I'm less concerned about the timeline and more like: not many people can possibly be buying these, can he really keep publishing? Volume 1 and 2 were right up front in one of the major indie bookstores in SF, but 3 was already stuffed in the back somewhere when I picked it up around release time.

Going to look sweet on my bookshelf in the full library of the fictional house I own in 2028.

ultrachrist
Sep 27, 2008
The basic premise is that there is a relationship between the presentation of the text/book and its content.
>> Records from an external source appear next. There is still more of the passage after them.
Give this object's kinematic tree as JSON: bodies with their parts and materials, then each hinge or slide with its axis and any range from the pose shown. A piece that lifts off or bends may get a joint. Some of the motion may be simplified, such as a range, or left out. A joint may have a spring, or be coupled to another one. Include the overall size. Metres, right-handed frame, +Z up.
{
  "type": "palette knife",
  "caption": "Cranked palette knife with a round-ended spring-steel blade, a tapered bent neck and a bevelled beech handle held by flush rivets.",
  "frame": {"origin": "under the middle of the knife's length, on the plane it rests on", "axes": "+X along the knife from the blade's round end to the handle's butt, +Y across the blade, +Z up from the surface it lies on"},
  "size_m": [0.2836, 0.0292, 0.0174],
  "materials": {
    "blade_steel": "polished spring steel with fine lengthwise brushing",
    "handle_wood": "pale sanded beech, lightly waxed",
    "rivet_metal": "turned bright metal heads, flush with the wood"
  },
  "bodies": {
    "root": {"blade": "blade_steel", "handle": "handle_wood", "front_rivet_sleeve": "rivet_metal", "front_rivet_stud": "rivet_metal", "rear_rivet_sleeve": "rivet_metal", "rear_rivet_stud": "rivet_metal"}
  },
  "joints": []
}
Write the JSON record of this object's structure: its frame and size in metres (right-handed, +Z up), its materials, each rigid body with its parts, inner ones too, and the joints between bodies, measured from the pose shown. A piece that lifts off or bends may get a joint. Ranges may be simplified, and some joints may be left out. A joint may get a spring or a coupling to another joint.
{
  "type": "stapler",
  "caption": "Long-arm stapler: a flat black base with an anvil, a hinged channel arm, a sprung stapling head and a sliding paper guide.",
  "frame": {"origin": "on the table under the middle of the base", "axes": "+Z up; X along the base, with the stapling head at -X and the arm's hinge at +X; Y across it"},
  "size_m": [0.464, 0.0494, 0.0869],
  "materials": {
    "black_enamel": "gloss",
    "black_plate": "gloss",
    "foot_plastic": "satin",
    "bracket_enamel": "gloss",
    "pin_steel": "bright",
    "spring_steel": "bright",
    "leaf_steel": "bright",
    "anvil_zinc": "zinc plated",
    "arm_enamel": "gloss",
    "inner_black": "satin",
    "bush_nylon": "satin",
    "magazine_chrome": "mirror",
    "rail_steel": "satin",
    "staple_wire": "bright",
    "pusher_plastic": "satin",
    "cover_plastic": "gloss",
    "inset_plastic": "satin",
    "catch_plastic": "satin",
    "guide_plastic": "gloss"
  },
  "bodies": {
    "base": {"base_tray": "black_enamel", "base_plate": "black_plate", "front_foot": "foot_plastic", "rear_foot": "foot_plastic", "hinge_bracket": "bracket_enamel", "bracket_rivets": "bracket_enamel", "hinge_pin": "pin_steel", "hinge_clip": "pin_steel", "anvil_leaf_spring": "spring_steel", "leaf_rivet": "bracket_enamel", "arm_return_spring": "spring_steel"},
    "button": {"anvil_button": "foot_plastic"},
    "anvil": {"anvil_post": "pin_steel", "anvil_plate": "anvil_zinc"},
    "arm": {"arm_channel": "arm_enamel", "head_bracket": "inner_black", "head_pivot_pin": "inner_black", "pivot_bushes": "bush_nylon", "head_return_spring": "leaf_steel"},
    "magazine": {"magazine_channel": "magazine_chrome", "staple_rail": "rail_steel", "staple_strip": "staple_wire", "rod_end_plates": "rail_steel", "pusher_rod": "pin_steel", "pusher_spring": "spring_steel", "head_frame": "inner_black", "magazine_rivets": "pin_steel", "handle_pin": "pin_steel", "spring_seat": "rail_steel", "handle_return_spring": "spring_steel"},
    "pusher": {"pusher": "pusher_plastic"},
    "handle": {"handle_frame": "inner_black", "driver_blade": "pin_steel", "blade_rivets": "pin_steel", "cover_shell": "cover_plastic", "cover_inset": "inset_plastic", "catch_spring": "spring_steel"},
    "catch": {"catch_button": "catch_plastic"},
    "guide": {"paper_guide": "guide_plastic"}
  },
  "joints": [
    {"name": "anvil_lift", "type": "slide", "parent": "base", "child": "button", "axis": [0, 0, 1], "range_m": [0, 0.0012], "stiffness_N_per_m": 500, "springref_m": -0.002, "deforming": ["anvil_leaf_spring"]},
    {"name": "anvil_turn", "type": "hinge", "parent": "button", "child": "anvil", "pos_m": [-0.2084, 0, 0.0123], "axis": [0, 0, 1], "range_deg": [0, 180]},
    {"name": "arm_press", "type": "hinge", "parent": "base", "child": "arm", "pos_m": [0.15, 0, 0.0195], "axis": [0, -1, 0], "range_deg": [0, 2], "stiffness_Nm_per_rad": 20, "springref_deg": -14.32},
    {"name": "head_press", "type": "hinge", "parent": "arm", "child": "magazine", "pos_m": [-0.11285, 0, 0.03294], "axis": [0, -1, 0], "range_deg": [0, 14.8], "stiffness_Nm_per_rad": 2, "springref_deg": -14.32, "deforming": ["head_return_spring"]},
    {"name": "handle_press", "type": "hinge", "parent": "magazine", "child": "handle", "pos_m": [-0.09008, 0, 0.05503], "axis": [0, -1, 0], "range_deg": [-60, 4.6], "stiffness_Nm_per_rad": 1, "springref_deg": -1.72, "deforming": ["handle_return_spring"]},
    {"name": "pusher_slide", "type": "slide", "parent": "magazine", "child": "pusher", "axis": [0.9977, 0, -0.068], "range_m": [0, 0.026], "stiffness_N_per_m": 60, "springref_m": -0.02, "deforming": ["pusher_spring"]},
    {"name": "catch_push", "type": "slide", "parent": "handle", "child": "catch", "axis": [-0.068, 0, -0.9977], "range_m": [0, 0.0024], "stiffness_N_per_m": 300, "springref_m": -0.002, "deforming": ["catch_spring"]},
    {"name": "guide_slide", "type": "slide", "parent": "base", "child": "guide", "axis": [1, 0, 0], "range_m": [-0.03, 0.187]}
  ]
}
At it's most simple: a character is stuck in a tight space so the text gets smaller or tighter to simulate it, or it's raining and this is important and the text is arranged as rain drops.
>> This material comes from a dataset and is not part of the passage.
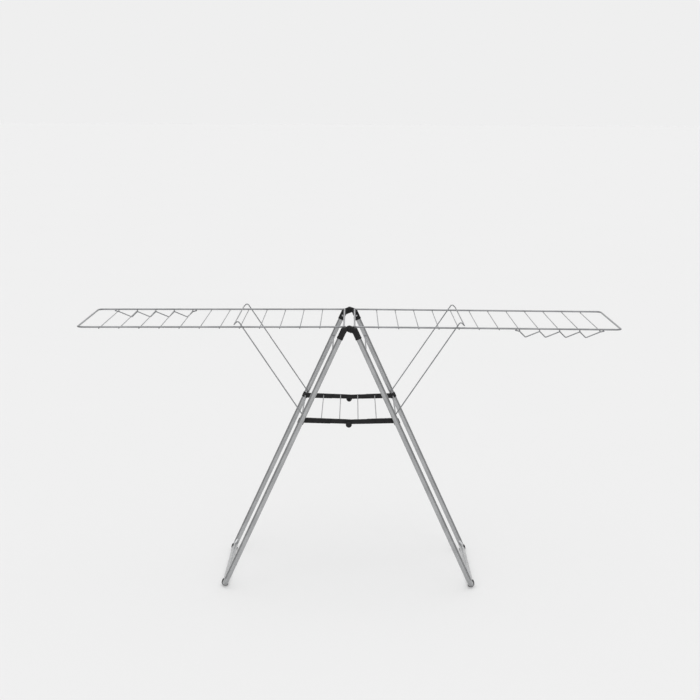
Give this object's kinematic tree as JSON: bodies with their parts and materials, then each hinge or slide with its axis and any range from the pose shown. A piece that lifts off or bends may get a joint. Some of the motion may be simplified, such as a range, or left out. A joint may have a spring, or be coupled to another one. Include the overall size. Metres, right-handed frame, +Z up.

To give a non-Danielewski example, the copy I have of Joan Didion's Play it as it Lays, which is a book heavily focused on nihilism/fatalism, there's huge pockets of white space intentionally placed to create a sort of page metaphor for the main character.

I do a lot of UI design for my job, or at least oversee UI design on my products and the fonts used and various colors, spacing, etc do have observed behavioral effects, so it's not outlandish to think this would follow in novels. The Familiar volumes all have a Youtube video (represented across a few pages) towards the start and I think the visuals of youtube do give you a sort of visual-mental effect that goes beyond describing that what is happening is in video.

At the very least, it's pretty to look at.

Also, The Fifty Year Sword is by far the weakest version of this. I think he might have written it (and published?) as a regular short story first and all that crap got added later.